Botanical Art Graduate Exhibit
Virtual Exhibit February 15 - March 31, 2021
A marriage of art and science, botanical art immortalizes the plant world. The subject is carefully observed in different stages of growth, then measured, drawn, and painted to capture the plant’s graceful movement or intriguing personality. For this exhibition, each artist chose a theme to capture in five paintings. Themes range from the native buckeye to the joy of cooking with vegetables.
The 10 artists participating in this exhibition are graduates of Filoli’s botanical art certificate program. Students completed over 200 hours of class and homework, then spent an average of a year or more on their final project. While in the program, they worked with numerous instructors and received guidance from Lead Instructor Lee McCaffree.
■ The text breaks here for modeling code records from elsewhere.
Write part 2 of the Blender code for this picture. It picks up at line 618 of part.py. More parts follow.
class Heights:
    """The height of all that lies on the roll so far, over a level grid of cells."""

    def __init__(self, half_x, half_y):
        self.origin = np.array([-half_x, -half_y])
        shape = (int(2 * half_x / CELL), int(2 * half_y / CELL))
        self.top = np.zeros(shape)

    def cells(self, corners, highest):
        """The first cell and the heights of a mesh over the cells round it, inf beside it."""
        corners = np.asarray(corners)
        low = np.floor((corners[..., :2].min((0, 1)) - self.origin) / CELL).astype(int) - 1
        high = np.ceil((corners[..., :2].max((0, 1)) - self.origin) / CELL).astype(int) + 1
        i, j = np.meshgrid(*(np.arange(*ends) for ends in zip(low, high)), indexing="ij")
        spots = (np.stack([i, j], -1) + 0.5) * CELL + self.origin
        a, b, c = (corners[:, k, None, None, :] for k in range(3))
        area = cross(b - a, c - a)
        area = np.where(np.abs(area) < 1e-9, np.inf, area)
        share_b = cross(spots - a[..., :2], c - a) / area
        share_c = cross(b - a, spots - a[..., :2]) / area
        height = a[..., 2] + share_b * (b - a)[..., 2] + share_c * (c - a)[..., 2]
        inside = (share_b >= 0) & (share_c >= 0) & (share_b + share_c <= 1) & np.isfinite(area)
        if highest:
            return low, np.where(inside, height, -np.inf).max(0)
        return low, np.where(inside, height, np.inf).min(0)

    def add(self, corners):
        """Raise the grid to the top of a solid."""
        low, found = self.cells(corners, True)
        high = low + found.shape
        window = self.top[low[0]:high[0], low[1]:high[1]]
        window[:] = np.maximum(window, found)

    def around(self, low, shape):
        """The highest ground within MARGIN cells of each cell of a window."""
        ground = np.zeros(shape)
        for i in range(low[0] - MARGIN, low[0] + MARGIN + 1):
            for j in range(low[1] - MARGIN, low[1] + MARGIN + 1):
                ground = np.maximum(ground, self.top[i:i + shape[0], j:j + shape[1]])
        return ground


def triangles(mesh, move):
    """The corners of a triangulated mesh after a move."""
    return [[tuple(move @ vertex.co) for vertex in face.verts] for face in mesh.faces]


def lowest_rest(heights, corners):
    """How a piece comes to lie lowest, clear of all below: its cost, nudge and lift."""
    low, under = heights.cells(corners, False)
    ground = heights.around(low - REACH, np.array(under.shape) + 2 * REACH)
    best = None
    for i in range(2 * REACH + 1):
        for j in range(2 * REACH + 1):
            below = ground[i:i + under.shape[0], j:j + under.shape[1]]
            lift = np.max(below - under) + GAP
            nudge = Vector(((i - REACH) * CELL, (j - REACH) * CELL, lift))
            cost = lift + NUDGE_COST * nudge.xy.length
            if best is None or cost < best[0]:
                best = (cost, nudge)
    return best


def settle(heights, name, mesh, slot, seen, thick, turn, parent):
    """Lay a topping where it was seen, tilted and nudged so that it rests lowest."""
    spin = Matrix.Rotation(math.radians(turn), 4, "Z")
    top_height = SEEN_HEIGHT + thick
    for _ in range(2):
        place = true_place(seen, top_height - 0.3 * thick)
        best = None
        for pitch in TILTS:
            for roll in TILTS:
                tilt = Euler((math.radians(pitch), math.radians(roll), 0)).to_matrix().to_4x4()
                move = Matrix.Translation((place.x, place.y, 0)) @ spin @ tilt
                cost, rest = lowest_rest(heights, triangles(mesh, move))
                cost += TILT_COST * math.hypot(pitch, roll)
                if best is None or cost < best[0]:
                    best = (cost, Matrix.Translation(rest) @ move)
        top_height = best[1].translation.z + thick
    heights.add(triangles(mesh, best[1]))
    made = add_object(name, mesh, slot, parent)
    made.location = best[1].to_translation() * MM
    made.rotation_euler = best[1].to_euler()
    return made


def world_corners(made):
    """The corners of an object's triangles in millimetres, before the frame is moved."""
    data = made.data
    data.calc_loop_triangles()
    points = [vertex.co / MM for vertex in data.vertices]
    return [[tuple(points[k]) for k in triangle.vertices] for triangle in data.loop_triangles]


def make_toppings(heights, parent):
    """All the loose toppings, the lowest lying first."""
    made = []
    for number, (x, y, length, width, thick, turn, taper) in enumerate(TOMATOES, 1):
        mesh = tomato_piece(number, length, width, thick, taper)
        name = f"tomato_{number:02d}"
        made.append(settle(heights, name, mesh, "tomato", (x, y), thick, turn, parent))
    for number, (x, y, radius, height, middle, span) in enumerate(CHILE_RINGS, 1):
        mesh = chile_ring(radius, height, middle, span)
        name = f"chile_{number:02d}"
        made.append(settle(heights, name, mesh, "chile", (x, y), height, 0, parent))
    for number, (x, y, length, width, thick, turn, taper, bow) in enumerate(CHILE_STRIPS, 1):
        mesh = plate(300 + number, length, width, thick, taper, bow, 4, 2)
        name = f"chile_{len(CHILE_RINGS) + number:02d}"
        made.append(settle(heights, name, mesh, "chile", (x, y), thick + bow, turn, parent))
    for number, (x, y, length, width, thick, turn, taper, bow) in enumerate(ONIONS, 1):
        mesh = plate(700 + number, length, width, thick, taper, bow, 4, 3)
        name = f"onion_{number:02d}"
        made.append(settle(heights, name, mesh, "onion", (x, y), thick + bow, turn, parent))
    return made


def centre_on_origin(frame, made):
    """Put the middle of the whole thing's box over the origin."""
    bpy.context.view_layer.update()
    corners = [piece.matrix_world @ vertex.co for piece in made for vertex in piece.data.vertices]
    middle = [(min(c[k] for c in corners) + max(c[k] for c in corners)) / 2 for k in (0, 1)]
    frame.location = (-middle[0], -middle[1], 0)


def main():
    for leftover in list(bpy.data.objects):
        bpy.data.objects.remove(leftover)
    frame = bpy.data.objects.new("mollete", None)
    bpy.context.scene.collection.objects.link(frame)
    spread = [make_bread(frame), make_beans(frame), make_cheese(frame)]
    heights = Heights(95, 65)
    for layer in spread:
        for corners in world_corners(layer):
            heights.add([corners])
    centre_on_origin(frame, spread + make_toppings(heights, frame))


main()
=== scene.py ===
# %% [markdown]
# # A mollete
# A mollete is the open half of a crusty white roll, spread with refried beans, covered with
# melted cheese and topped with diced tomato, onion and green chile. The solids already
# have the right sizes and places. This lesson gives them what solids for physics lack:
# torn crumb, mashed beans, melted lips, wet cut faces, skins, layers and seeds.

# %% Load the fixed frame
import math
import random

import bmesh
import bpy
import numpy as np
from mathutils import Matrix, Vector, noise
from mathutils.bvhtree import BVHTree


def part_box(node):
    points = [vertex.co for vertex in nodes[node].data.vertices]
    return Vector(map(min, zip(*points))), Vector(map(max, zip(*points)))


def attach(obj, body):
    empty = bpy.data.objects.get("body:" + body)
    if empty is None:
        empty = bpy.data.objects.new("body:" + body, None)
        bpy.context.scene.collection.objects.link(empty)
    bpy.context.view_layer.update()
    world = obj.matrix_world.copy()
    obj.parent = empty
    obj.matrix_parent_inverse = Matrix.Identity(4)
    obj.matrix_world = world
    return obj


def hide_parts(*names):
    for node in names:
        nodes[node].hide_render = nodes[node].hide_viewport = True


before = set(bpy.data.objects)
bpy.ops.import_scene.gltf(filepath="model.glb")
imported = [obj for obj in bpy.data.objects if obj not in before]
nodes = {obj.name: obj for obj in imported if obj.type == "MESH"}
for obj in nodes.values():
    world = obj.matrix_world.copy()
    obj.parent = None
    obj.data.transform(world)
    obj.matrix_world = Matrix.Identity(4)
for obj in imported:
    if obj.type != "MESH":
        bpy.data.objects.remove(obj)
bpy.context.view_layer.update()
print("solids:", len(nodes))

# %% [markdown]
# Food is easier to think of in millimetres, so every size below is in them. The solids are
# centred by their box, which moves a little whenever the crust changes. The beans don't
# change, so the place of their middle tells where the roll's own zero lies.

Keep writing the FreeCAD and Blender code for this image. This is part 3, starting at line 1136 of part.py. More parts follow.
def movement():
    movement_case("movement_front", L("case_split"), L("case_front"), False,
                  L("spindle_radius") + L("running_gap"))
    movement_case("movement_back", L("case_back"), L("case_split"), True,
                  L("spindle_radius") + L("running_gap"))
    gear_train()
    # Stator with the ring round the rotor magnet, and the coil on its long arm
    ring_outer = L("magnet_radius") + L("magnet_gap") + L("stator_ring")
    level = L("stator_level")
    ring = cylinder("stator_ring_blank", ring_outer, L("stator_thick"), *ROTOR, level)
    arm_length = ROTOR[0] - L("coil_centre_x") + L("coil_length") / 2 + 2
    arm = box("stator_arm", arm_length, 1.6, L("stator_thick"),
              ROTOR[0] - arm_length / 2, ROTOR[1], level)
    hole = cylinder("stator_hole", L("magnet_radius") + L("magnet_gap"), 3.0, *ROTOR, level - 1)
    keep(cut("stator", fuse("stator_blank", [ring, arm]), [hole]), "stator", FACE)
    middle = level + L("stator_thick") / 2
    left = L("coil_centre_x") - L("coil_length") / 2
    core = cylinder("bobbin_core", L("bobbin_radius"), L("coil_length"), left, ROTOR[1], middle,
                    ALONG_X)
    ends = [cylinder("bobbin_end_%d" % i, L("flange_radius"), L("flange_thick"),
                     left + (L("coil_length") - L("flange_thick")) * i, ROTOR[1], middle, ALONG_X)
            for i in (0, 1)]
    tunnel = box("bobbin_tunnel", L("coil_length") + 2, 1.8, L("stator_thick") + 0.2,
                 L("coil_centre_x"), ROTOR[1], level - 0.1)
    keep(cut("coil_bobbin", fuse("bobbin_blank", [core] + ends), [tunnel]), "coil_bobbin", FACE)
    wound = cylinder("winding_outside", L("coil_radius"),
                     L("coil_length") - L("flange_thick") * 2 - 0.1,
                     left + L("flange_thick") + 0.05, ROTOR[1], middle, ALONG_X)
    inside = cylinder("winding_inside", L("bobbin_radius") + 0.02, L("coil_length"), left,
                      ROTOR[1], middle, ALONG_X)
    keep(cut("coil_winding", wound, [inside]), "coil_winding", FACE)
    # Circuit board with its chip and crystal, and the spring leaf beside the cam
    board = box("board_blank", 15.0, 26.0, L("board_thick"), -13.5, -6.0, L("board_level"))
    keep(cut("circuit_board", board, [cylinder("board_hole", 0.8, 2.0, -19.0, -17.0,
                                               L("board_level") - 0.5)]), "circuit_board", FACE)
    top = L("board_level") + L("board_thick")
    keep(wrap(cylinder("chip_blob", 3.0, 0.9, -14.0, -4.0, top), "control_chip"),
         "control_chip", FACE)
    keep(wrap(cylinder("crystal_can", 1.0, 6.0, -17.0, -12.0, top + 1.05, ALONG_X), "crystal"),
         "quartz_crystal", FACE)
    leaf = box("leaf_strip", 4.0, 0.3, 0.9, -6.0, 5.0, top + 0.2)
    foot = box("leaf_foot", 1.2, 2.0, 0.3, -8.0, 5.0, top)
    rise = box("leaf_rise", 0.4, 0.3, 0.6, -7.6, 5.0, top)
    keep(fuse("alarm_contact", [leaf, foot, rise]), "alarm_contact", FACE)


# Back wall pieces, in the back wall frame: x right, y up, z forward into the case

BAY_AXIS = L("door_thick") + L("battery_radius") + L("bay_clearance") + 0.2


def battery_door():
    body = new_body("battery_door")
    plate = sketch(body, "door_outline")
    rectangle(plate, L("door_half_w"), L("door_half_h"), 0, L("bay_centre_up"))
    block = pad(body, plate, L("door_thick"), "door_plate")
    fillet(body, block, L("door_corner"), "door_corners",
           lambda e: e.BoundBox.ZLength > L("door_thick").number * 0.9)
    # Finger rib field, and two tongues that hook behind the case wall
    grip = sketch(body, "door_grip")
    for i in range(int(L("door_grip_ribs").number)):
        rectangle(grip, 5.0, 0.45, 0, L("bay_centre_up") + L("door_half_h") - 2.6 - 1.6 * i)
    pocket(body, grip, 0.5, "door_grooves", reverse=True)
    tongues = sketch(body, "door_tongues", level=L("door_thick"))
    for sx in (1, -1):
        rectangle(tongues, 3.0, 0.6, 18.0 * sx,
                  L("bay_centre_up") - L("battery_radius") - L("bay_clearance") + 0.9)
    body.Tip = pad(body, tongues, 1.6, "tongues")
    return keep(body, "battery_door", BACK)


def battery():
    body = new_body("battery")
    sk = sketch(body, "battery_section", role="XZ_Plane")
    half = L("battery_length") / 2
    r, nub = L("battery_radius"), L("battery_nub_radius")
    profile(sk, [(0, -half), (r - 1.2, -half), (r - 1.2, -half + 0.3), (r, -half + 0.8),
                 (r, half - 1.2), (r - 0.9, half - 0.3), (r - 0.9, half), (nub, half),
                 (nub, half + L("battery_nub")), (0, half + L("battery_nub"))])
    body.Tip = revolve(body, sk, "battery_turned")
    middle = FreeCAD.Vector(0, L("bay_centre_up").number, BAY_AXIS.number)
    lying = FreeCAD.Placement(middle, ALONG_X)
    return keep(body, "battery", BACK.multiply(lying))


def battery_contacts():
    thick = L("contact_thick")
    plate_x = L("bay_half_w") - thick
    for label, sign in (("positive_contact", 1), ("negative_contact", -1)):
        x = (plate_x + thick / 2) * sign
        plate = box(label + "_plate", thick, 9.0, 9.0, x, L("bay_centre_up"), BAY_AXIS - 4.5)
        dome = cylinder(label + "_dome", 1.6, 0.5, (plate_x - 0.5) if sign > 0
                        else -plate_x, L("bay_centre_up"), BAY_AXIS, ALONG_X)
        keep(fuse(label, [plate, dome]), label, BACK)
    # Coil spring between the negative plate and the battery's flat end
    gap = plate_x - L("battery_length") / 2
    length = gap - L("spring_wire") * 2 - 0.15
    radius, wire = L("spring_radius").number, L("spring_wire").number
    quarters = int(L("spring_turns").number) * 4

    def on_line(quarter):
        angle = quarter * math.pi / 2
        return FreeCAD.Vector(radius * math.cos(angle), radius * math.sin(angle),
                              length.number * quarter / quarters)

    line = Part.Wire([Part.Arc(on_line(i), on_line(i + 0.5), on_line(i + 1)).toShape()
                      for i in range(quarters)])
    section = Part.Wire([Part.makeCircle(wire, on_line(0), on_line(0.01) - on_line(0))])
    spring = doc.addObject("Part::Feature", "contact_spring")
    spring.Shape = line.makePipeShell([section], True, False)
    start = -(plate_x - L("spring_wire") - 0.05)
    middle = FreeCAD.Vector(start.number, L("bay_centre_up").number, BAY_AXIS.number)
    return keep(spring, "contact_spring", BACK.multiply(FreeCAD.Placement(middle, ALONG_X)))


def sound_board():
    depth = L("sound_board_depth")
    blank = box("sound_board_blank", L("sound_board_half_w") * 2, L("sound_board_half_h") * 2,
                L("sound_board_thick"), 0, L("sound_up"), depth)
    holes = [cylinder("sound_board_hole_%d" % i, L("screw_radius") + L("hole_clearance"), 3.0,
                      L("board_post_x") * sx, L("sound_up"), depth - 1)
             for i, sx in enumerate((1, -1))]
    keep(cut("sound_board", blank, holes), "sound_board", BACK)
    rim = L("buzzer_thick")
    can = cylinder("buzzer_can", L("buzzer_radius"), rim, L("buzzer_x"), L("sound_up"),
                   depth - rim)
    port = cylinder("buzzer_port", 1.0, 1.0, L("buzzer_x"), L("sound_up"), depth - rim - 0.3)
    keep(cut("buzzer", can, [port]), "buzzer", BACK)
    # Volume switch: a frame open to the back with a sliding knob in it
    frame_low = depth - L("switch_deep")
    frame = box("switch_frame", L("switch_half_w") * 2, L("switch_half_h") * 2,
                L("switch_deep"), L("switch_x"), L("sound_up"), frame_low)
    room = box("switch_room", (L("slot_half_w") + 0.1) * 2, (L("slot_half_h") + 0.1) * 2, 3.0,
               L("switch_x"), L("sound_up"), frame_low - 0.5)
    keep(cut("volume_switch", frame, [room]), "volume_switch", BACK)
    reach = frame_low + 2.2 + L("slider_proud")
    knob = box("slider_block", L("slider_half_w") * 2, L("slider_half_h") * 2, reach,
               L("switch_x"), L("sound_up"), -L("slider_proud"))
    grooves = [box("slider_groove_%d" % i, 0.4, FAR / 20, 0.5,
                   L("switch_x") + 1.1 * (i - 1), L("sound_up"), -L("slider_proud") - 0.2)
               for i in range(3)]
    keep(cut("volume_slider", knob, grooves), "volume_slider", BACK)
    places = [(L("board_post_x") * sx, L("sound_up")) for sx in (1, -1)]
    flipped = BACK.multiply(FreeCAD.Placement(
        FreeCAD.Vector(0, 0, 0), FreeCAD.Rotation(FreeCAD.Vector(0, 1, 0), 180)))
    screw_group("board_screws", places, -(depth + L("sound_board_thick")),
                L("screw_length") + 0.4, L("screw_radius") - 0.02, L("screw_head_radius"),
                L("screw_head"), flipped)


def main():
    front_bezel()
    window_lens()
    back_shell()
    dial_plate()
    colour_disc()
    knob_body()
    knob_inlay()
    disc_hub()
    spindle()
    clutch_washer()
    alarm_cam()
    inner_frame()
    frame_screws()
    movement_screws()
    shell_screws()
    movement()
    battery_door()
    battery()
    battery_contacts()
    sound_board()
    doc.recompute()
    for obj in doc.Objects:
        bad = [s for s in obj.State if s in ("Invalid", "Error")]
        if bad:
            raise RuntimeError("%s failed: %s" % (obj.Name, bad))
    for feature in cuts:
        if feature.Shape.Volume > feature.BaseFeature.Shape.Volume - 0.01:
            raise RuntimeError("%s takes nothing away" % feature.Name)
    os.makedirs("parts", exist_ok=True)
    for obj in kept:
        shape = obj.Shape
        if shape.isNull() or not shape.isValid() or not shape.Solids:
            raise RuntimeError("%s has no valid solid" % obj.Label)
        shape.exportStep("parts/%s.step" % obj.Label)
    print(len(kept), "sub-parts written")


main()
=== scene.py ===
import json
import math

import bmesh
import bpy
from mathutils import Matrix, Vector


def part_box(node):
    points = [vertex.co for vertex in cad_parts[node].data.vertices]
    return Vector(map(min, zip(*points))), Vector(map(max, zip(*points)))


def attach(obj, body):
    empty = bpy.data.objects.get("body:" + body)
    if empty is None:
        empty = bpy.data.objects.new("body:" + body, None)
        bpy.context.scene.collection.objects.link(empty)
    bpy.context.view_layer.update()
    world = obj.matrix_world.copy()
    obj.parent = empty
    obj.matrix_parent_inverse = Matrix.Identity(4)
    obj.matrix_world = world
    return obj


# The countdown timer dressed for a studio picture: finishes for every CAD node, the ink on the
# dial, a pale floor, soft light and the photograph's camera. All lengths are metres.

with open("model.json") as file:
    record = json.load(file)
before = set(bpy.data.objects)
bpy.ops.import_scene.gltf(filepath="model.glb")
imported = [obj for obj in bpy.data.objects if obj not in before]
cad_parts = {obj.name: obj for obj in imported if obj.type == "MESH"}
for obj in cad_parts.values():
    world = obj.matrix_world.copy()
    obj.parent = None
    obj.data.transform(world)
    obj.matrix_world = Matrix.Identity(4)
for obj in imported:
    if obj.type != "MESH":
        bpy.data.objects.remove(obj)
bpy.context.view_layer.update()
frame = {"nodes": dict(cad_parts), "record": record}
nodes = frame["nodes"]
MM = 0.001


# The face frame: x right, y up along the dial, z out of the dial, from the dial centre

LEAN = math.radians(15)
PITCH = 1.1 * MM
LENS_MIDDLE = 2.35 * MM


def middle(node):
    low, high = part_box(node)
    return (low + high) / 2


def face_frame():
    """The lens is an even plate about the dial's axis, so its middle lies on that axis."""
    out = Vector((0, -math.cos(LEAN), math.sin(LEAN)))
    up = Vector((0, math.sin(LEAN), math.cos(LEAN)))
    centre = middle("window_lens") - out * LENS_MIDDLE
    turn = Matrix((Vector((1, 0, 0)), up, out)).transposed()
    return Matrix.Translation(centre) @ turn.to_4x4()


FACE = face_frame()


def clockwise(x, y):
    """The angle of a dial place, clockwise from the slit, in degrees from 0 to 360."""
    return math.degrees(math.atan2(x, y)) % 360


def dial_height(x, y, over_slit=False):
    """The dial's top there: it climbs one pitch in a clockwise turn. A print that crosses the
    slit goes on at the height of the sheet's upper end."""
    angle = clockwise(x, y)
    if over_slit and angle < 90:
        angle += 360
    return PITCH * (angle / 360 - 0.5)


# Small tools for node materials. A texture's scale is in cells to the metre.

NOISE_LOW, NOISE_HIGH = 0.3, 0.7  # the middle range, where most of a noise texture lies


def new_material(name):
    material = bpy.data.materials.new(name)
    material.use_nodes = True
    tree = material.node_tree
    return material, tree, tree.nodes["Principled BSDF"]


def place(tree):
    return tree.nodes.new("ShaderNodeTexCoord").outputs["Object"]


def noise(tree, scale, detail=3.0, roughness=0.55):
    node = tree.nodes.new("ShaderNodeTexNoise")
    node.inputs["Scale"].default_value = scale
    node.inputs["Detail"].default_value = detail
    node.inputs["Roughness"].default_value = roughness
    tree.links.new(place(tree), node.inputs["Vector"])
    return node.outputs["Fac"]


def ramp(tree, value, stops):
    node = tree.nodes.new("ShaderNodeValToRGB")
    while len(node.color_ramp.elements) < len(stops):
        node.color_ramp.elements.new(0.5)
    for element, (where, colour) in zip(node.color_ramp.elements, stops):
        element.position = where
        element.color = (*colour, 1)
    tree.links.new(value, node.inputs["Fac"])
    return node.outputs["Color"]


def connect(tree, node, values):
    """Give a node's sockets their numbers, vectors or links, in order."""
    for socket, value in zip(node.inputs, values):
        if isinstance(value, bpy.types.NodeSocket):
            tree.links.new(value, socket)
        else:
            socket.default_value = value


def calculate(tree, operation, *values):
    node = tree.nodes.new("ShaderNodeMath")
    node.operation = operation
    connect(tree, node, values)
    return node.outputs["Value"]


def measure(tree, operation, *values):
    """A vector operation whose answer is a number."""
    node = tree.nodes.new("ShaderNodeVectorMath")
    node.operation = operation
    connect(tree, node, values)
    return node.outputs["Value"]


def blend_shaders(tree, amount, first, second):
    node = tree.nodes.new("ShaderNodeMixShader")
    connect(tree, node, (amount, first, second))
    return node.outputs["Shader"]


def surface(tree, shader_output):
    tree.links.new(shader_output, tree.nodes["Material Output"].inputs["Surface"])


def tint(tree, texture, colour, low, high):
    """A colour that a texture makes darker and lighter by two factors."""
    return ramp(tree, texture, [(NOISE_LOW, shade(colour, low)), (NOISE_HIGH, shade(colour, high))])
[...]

My final project includes five different species of Brugmansia rendered in watercolor. Brugmansia are toxic members of the deadly nightshade family and have been used for spiritual initiation, divination and black magic. I am interested in their unusual and exotic beauty, which I hope to have conveyed in my paintings.
Astrid Dao is a botanical illustrator and calligrapher. She learned about botanical drawing through some art classes. She was intrigued by the world of watercolor and how it can beautifully capture the essence of the plants. She is also interested in nature painting and scientific illustration.
I chose the Ranunculaceae as my final project theme for both artistic and practical reasons. This large family of poisonous plants includes a great variety of technically challenging and botanically interesting forms. Many grow well in Northern California, with blooming times scattered throughout the year, and are deer-resistant, too.
Lang Anh Pham
Beauty Beware: The Poisonous Plants in Agatha Christie Novels
I started reading Agatha Christie after I emigrated to the U.S. My first knowledge of Western plants came from her novels – digitalis, belladonna, monkshood – it was a twisted but fascinating introduction to Western flora. I am amazed that some plants can combine in this mysterious way, both beauty and deadliness. It’s the yin and yang of the botanical world.
I choose to depict five fruits of the family Rosaceae, inspired by my love of rambling outdoors and discovering the wide variety that can be found within a single botanical family.